The CFPB has announced its intent to publish proposed guidelines that would level the playing field for all mortgage loan officers (LO), whether those loan officers work for a bank or a non-depository entity. The CFPB plans to publish its proposal this summer so that it can finalize the rule by January 2013. The rule is expected to address LO qualification and compensation requirements.
Currently the Secure and Fair Enforcement for Mortgage Licensing Act (SAFE Act) establishes different qualification standards for LOs that work for a non-depository entity (regulated by the states) and LOs that work for a bank (regulated by the federal government). The SAFE Act requires LOs that work for a non-depository institution to be licensed with the National Mortgage Licensing System (the NMLS) but only requires bank LOs to be registered with the NMLS. In order to be licensed, LOs must complete 20 hours of training, pass a national exam, and meet extensive credit and criminal background checks. The proposed rule, to be issued pursuant to the Dodd Frank Act, will deviate from the SAFE Act requirements. Under the expected proposal, the CFPB intends to extend the credit and criminal background checks to bank LOs, as well as require a certain level of training.

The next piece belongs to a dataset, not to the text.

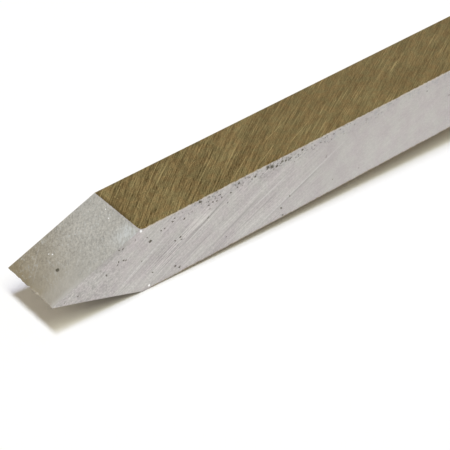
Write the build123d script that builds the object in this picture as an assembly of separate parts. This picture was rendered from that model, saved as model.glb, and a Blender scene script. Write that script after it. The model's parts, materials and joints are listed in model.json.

Banking groups have stated that bank LOs should not be required to undergo additional government training and testing because banks already provide extensive training to their employees due to the strict supervision of these entities by the federal government.
The CFPB is also expected to address LO anti-steering compensation requirements similar to those issued by the Federal Reserve Board in April, 2011. Under the Dodd-Frank Act, LOs may not be compensated by both sides of a loan agreement and may not be compensated based on certain loan terms that would promote steering borrowers to unfavorable loans. The Dodd-Frank Act provides the CFPB the authority to establish exemptions to LO compensation requirements. The CFPB is considering using this exemption authority to allow compensation to the LO to be paid by the creditor even when the borrower pays bona fide discount points that result in a reduction of the interest rate of the loan.
In addressing compensation rules, the Mortgage Bankers Association has stressed that the CFPB should limit its new rule to the requirements specified in the Dodd-Frank Act. Industry advocates have also expressed hope that the CFPB will use the rule to clarify industry confusion that has grown over the April 2011 Federal Reserve Board rule. The National Association of Mortgage Professionals has proposed that the CFPB also use its exemption power to exempt prime, traditional, and government loans to more narrowly tailor the anti-steering compensation rules to riskier loan types, which are believed more likely to be abusive to consumers.